**Description of the task:**
Print the full listing exactly.

**The input:**

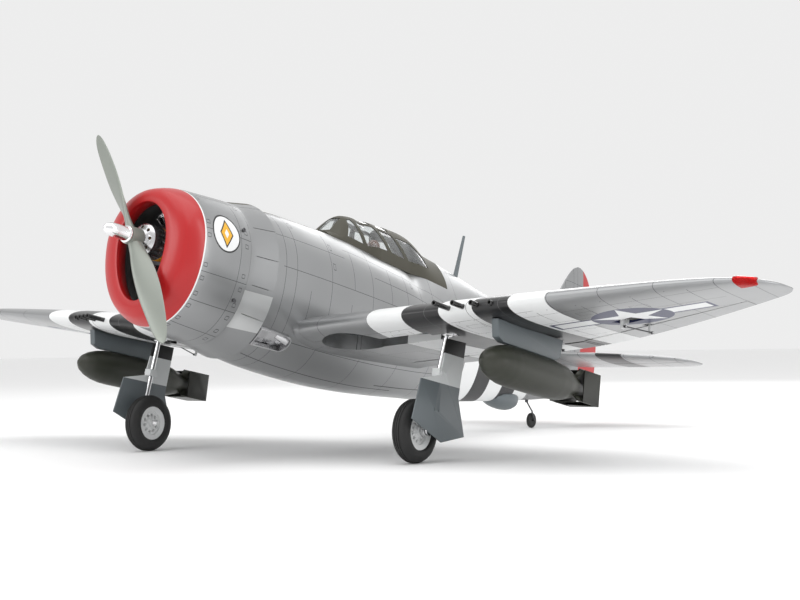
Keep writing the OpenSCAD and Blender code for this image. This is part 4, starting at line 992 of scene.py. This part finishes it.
def hinge_tabs(frame_at, places):
    # fixed side of each hinge: a tab with a cross pin
    made = []
    for x in places:
        made.append(block((x - TAB_W / 2, -TAB_BACK, -TAB_T / 2), (x + TAB_W / 2, 0, TAB_T / 2), frame_at))
        made.append(rod((x - 1.5 * KNUCKLE_W, 0, 0), (x + 1.5 * KNUCKLE_W, 0, 0), PIN_R, 20, place=frame_at))
    return made


def hinge_notches(frame_at, places):
    across, back = 5.8, KNUCKLE_R + 0.6
    return [block((x - across, -back, -back), (x + across, 3, back), frame_at) for x in places]


def well_shape(grow):
    # round for the wheel, a bay for the strut and a pocket for the retract unit
    low, high = -140, -20
    return fused(rod((*WHEEL_UP, low), (*WHEEL_UP, high), WELL_R + grow, 72),
                 block((WHEEL_UP[0], 350 - grow, low), (BAY_END, 400 + grow, high)),
                 block((290, 367.7 - grow, low), (332 + grow, 392.3 + grow, high)))


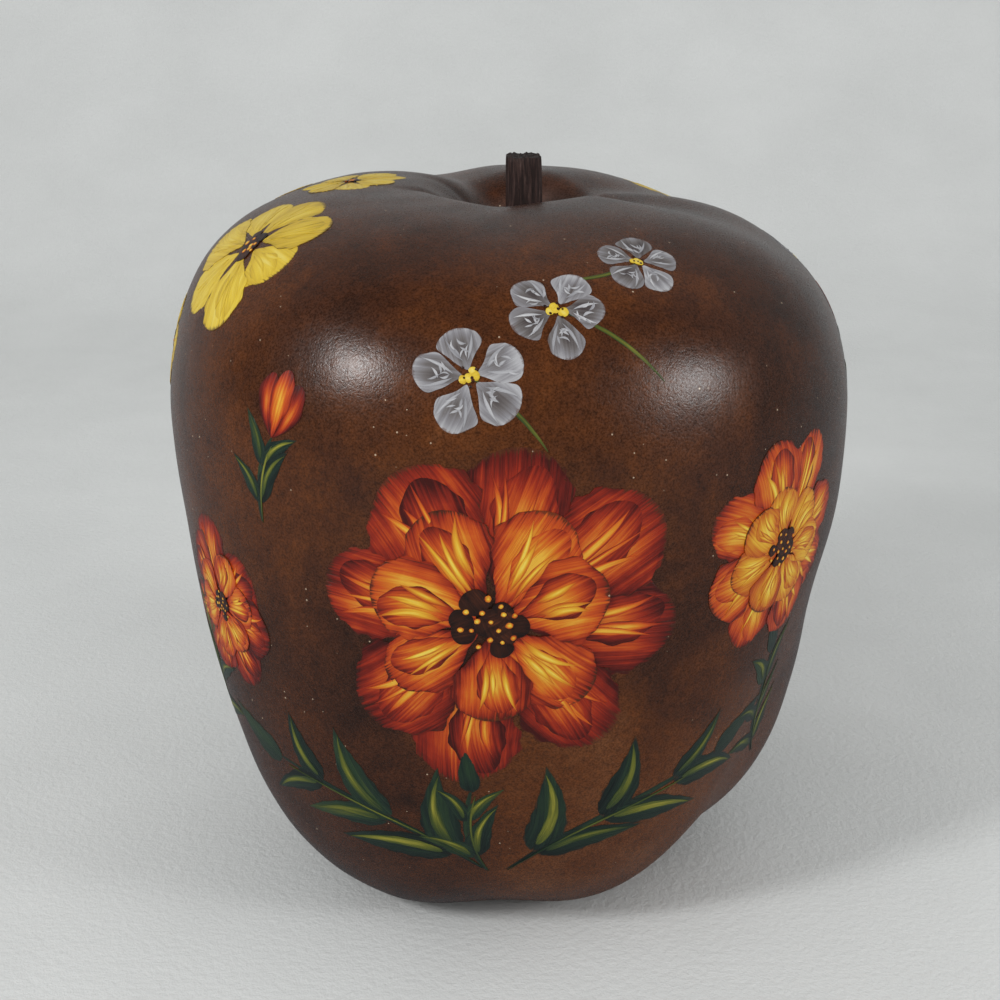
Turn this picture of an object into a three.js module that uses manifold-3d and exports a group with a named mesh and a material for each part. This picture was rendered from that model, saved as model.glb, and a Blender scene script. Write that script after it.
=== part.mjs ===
import * as THREE from 'three';
import Module from 'manifold-3d';
import { mergeVertices } from 'three/addons/utils/BufferGeometryUtils.js';

// A painted apple gourd: a dried, hollow fruit with five soft lobes, stood upright on its own feet,
// with its woody stem left on. Inside are the dried pulp skin, the pulp core with its three lobes,
// the seeds that still hang on them and a few that have come loose and rattle on the floor.
// Millimetres, +Z up. The feet stand on z = 0 and the front faces -Y.

// Outer skin of the body
const BELLY_RADIUS = 90;
const BELLY_HEIGHT = 136;
const CROWN_RADIUS = 27.5;
const CROWN_HEIGHT = 191;
const STEM_PIT_DEPTH = 17;
const FOOT_RADIUS = 32;
const FOOT_FLAT_DEPTH = 1.2;
const NAVEL_DEPTH = 8;

// How far each round stretch of the outline carries on before it turns, as a share of its reach
const PIT_FLOOR_FULLNESS = 0.5;
const PIT_WALL_FULLNESS = 0.5;
const SHOULDER_FULLNESS = 0.6;
const UPPER_CHEEK_FULLNESS = 0.73;
const LOWER_CHEEK_FULLNESS = 0.48;
const UNDERSIDE_FULLNESS = 0.79;
const FOOT_EDGE_FULLNESS = 0.4;
const NAVEL_FULLNESS = 0.4;

// The fruit grew unevenly: it bulges to its right, and its stem and navel are off its axis
const SIDE_BULGE = 4.5;
const STEM_OFFSET = 8.5;
const NAVEL_OFFSET = -1;
const OFFSET_REACH = 40;
const SHOULDER_FALL = 0.01;

// Furrows between the lobes: angle from the front, depth at the crown, depth at the feet
const FURROWS = [
  { angle: 0, crownDepth: 1.2, footDepth: 3.4 },
  { angle: 61, crownDepth: 0, footDepth: 5 },
  { angle: 84, crownDepth: 3.8, footDepth: 0 },
  { angle: 120, crownDepth: 4.1, footDepth: 5.5 },
  { angle: 201, crownDepth: 3.3, footDepth: 5.3 },
  { angle: 274, crownDepth: 0, footDepth: 8.2 },
];
const FURROW_HALF_ANGLE = 18;
const FURROW_START_RADIUS = 22;
const CROWN_FURROW_EASE = 1.5;
const FOOT_FURROW_EASE = 1.2;

// Soft hollows in the cheek on the right, and swells where the depth is below zero
const DENTS = [
  { angle: 90, height: 112, depth: -0.8 },
  { angle: 90, height: 85, depth: 1.8 },
  { angle: 90, height: 28, depth: -2.5 },
];
const DENT_HALF_ANGLE = 28;
const DENT_HALF_HEIGHT = 18;

// Layers of the hollow body
const RIND_WALL = 5;
const PULP_SKIN_WALL = 1.6;
const FIT_GAP = 0.3;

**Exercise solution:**
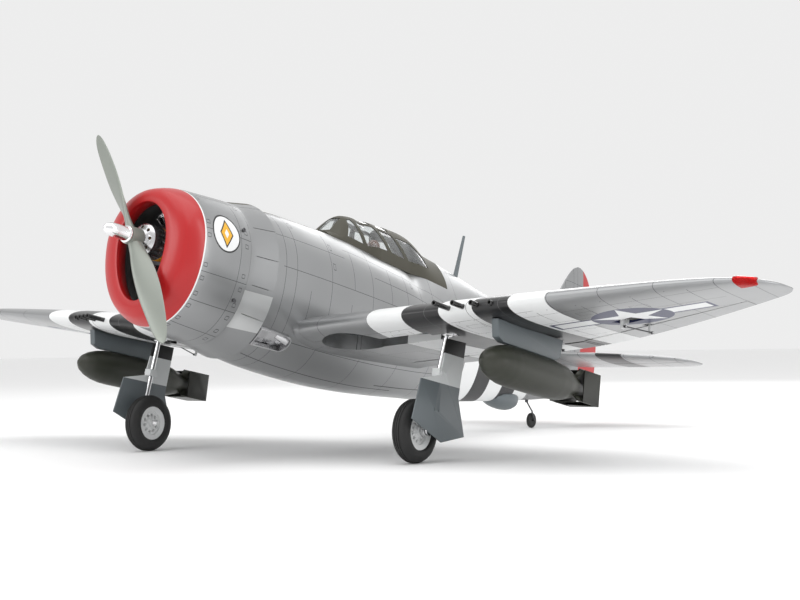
Keep writing the OpenSCAD and Blender code for this image. This is part 4, starting at line 992 of scene.py. This part finishes it.
def hinge_tabs(frame_at, places):
    # fixed side of each hinge: a tab with a cross pin
    made = []
    for x in places:
        made.append(block((x - TAB_W / 2, -TAB_BACK, -TAB_T / 2), (x + TAB_W / 2, 0, TAB_T / 2), frame_at))
        made.append(rod((x - 1.5 * KNUCKLE_W, 0, 0), (x + 1.5 * KNUCKLE_W, 0, 0), PIN_R, 20, place=frame_at))
    return made


def hinge_notches(frame_at, places):
    across, back = 5.8, KNUCKLE_R + 0.6
    return [block((x - across, -back, -back), (x + across, 3, back), frame_at) for x in places]


def well_shape(grow):
    # round for the wheel, a bay for the strut and a pocket for the retract unit
    low, high = -140, -20
    return fused(rod((*WHEEL_UP, low), (*WHEEL_UP, high), WELL_R + grow, 72),
                 block((WHEEL_UP[0], 350 - grow, low), (BAY_END, 400 + grow, high)),
                 block((290, 367.7 - grow, low), (332 + grow, 392.3 + grow, high)))


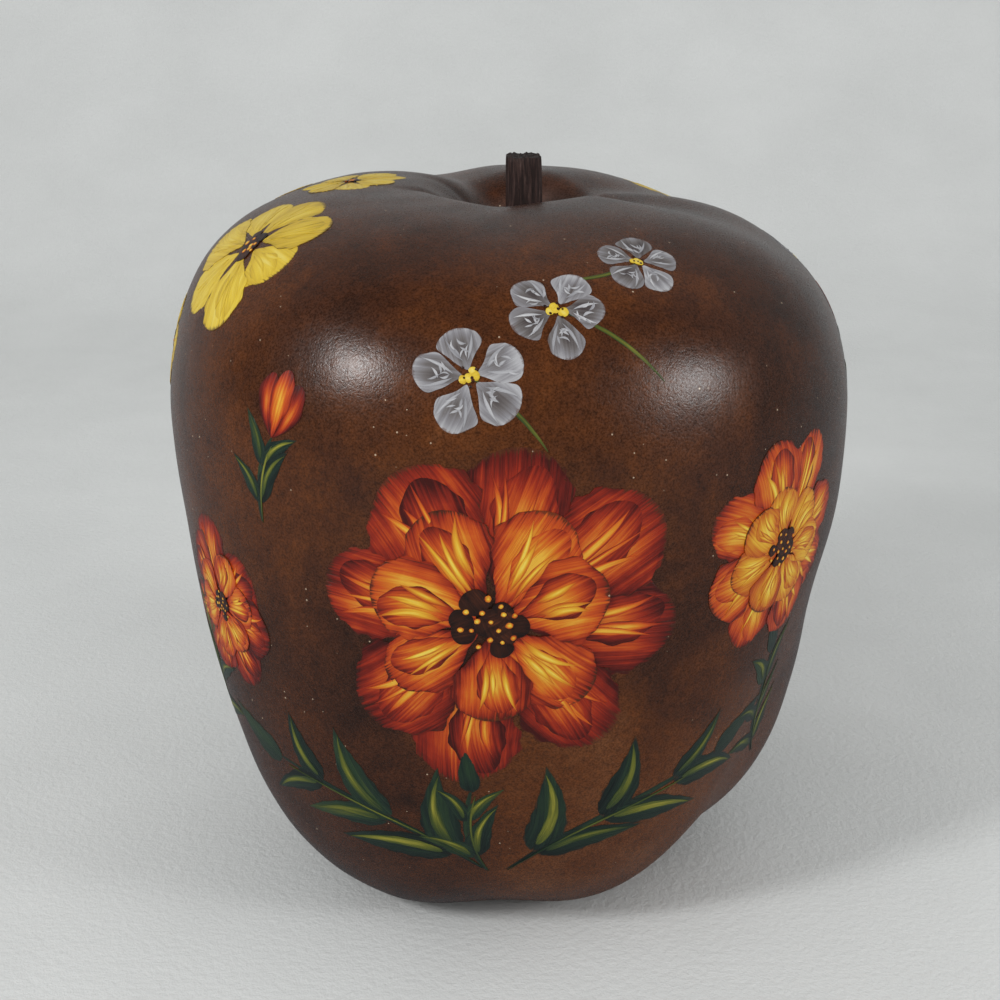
Turn this picture of an object into a three.js module that uses manifold-3d and exports a group with a named mesh and a material for each part. This picture was rendered from that model, saved as model.glb, and a Blender scene script. Write that script after it.
=== part.mjs ===
import * as THREE from 'three';
import Module from 'manifold-3d';
import { mergeVertices } from 'three/addons/utils/BufferGeometryUtils.js';

// A painted apple gourd: a dried, hollow fruit with five soft lobes, stood upright on its own feet,
// with its woody stem left on. Inside are the dried pulp skin, the pulp core with its three lobes,
// the seeds that still hang on them and a few that have come loose and rattle on the floor.
// Millimetres, +Z up. The feet stand on z = 0 and the front faces -Y.

// Outer skin of the body
const BELLY_RADIUS = 90;
const BELLY_HEIGHT = 136;
const CROWN_RADIUS = 27.5;
const CROWN_HEIGHT = 191;
const STEM_PIT_DEPTH = 17;
const FOOT_RADIUS = 32;
const FOOT_FLAT_DEPTH = 1.2;
const NAVEL_DEPTH = 8;

// How far each round stretch of the outline carries on before it turns, as a share of its reach
const PIT_FLOOR_FULLNESS = 0.5;
const PIT_WALL_FULLNESS = 0.5;
const SHOULDER_FULLNESS = 0.6;
const UPPER_CHEEK_FULLNESS = 0.73;
const LOWER_CHEEK_FULLNESS = 0.48;
const UNDERSIDE_FULLNESS = 0.79;
const FOOT_EDGE_FULLNESS = 0.4;
const NAVEL_FULLNESS = 0.4;

// The fruit grew unevenly: it bulges to its right, and its stem and navel are off its axis
const SIDE_BULGE = 4.5;
const STEM_OFFSET = 8.5;
const NAVEL_OFFSET = -1;
const OFFSET_REACH = 40;
const SHOULDER_FALL = 0.01;

// Furrows between the lobes: angle from the front, depth at the crown, depth at the feet
const FURROWS = [
  { angle: 0, crownDepth: 1.2, footDepth: 3.4 },
  { angle: 61, crownDepth: 0, footDepth: 5 },
  { angle: 84, crownDepth: 3.8, footDepth: 0 },
  { angle: 120, crownDepth: 4.1, footDepth: 5.5 },
  { angle: 201, crownDepth: 3.3, footDepth: 5.3 },
  { angle: 274, crownDepth: 0, footDepth: 8.2 },
];
const FURROW_HALF_ANGLE = 18;
const FURROW_START_RADIUS = 22;
const CROWN_FURROW_EASE = 1.5;
const FOOT_FURROW_EASE = 1.2;

// Soft hollows in the cheek on the right, and swells where the depth is below zero
const DENTS = [
  { angle: 90, height: 112, depth: -0.8 },
  { angle: 90, height: 85, depth: 1.8 },
  { angle: 90, height: 28, depth: -2.5 },
];
const DENT_HALF_ANGLE = 28;
const DENT_HALF_HEIGHT = 18;

// Layers of the hollow body
const RIND_WALL = 5;
const PULP_SKIN_WALL = 1.6;
const FIT_GAP = 0.3;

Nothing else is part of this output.